Exercise directions:
Would you write out the entries below, every one of them, exactly?

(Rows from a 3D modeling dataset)
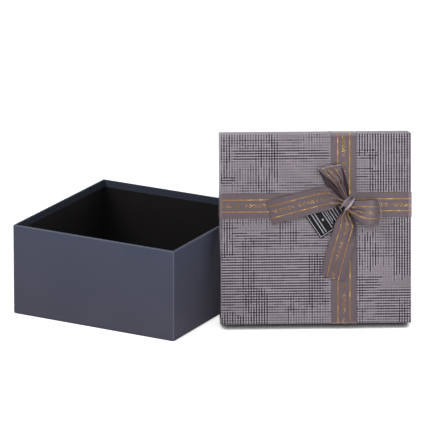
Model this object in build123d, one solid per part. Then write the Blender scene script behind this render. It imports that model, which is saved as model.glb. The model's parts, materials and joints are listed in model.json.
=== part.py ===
"""Square gift box for chocolates: an open base box, and its lift-off lid leaning beside it.

Both trays are grey board, held at the corners by paper stays, wrapped in cover paper that turns in
over the rim, and lined with dark paper. A ribbon crosses the lid each way, with a tied bow and a card
tag at the crossing.

Frame: millimetres, +Z up. The origin is the middle of the base box's underside, its walls lie along X
and Y, and the lid leans at its right-hand (+X) wall. Lid pieces are drawn with the lid face up, in the
lid's own frame: X across the face, Y up the face, Z out of it, with zero at the middle of the outer
face. lid_location then leans the lid.
"""

import os
from math import cos, pi, radians, sin, tan

from build123d import *

# Base box
box_side = 184.0
box_height = 93.0
board = 2.0  # grey board of both trays
board_edge_radius = 0.4  # folded board edge
cover_paper = 0.25
base_turn_in = 10.0  # cover paper folded inside over the rim
turn_under = 14.0  # cover paper folded under the base
bottom_sheet = 0.25
bottom_sheet_margin = 2.0

# Corner stays and linings
stay_paper = 0.1
stay_reach = 12.0  # on each side of a corner
lining_paper = 0.15
lining_overlap = 3.0  # lining over the turned-in cover paper

# Lid
lid_gap = 0.7  # free space round the base inside the lid
lid_depth = 30.0
lid_turn_in = 12.0
lid_lean = 12.0  # degrees back from upright
lid_yaw = 31.0  # degrees that the lid's face is turned from the base's front
lid_corner_y = -15.0  # where the lid's lower left corner stands along the base's right wall
resting_gap = 0.3  # between the lid and the base's rim, where it leans

# Ribbon
ribbon_width = 25.0
ribbon_thickness = 0.25
ribbon_end_gap = 1.0  # between a band's glued end and the lid's lining
ribbon_down_x = 27.9  # middle of the band down the lid
ribbon_across_y = 23.2  # middle of the band across the lid

# Tag, threaded on the bow's stem
tag_width = 30.0
tag_length = 46.5
tag_card = 0.45
tag_gap = 0.4  # under the card, over the crossing bands
over_tag_gap = 0.7  # over the card, under the bow
tag_hole_inset = 5.0  # from the tag's upper edge to the hole's centre
tag_corner_radius = 0.6
tag_heading = 213.5  # degrees from across the face, the way the tag points from the knot
stem_radius = 2.5  # tied ribbon between the bands and the knot
stem_gap = 0.5  # round the stem in the tag's hole

# Knot
knot_right = 3.0  # of the middle of the bands' crossing
knot_up = 1.8
knot_length = 14.0
knot_width = 11.0
knot_thick = 7.5
knot_rounding = 3.0
most_rounding_share = 0.45  # of the knot's least size
knot_turn = -35.0  # degrees, the lie of the wrap over the knot
pinch_width = 6.5  # bow ribbon gathered at the knot

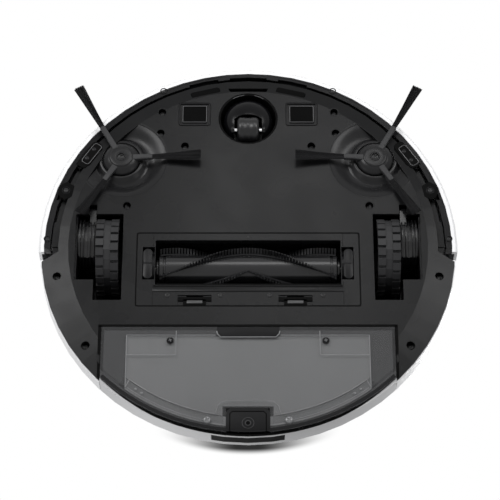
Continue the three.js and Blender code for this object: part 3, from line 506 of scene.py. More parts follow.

Written solution:
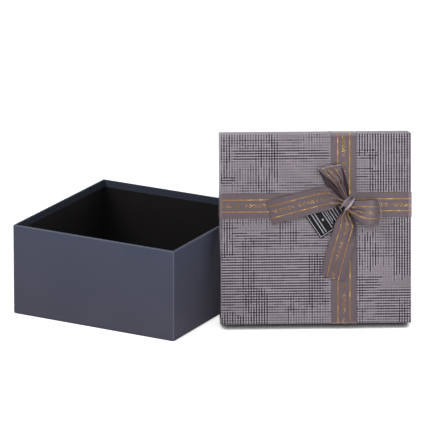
Model this object in build123d, one solid per part. Then write the Blender scene script behind this render. It imports that model, which is saved as model.glb. The model's parts, materials and joints are listed in model.json.
=== part.py ===
"""Square gift box for chocolates: an open base box, and its lift-off lid leaning beside it.

Both trays are grey board, held at the corners by paper stays, wrapped in cover paper that turns in
over the rim, and lined with dark paper. A ribbon crosses the lid each way, with a tied bow and a card
tag at the crossing.

Frame: millimetres, +Z up. The origin is the middle of the base box's underside, its walls lie along X
and Y, and the lid leans at its right-hand (+X) wall. Lid pieces are drawn with the lid face up, in the
lid's own frame: X across the face, Y up the face, Z out of it, with zero at the middle of the outer
face. lid_location then leans the lid.
"""

import os
from math import cos, pi, radians, sin, tan

from build123d import *

# Base box
box_side = 184.0
box_height = 93.0
board = 2.0  # grey board of both trays
board_edge_radius = 0.4  # folded board edge
cover_paper = 0.25
base_turn_in = 10.0  # cover paper folded inside over the rim
turn_under = 14.0  # cover paper folded under the base
bottom_sheet = 0.25
bottom_sheet_margin = 2.0

# Corner stays and linings
stay_paper = 0.1
stay_reach = 12.0  # on each side of a corner
lining_paper = 0.15
lining_overlap = 3.0  # lining over the turned-in cover paper

# Lid
lid_gap = 0.7  # free space round the base inside the lid
lid_depth = 30.0
lid_turn_in = 12.0
lid_lean = 12.0  # degrees back from upright
lid_yaw = 31.0  # degrees that the lid's face is turned from the base's front
lid_corner_y = -15.0  # where the lid's lower left corner stands along the base's right wall
resting_gap = 0.3  # between the lid and the base's rim, where it leans

# Ribbon
ribbon_width = 25.0
ribbon_thickness = 0.25
ribbon_end_gap = 1.0  # between a band's glued end and the lid's lining
ribbon_down_x = 27.9  # middle of the band down the lid
ribbon_across_y = 23.2  # middle of the band across the lid

# Tag, threaded on the bow's stem
tag_width = 30.0
tag_length = 46.5
tag_card = 0.45
tag_gap = 0.4  # under the card, over the crossing bands
over_tag_gap = 0.7  # over the card, under the bow
tag_hole_inset = 5.0  # from the tag's upper edge to the hole's centre
tag_corner_radius = 0.6
tag_heading = 213.5  # degrees from across the face, the way the tag points from the knot
stem_radius = 2.5  # tied ribbon between the bands and the knot
stem_gap = 0.5  # round the stem in the tag's hole

# Knot
knot_right = 3.0  # of the middle of the bands' crossing
knot_up = 1.8
knot_length = 14.0
knot_width = 11.0
knot_thick = 7.5
knot_rounding = 3.0
most_rounding_share = 0.45  # of the knot's least size
knot_turn = -35.0  # degrees, the lie of the wrap over the knot
pinch_width = 6.5  # bow ribbon gathered at the knot

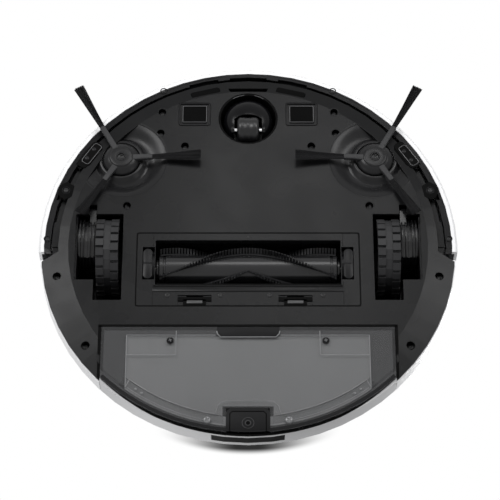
Continue the three.js and Blender code for this object: part 3, from line 506 of scene.py. More parts follow.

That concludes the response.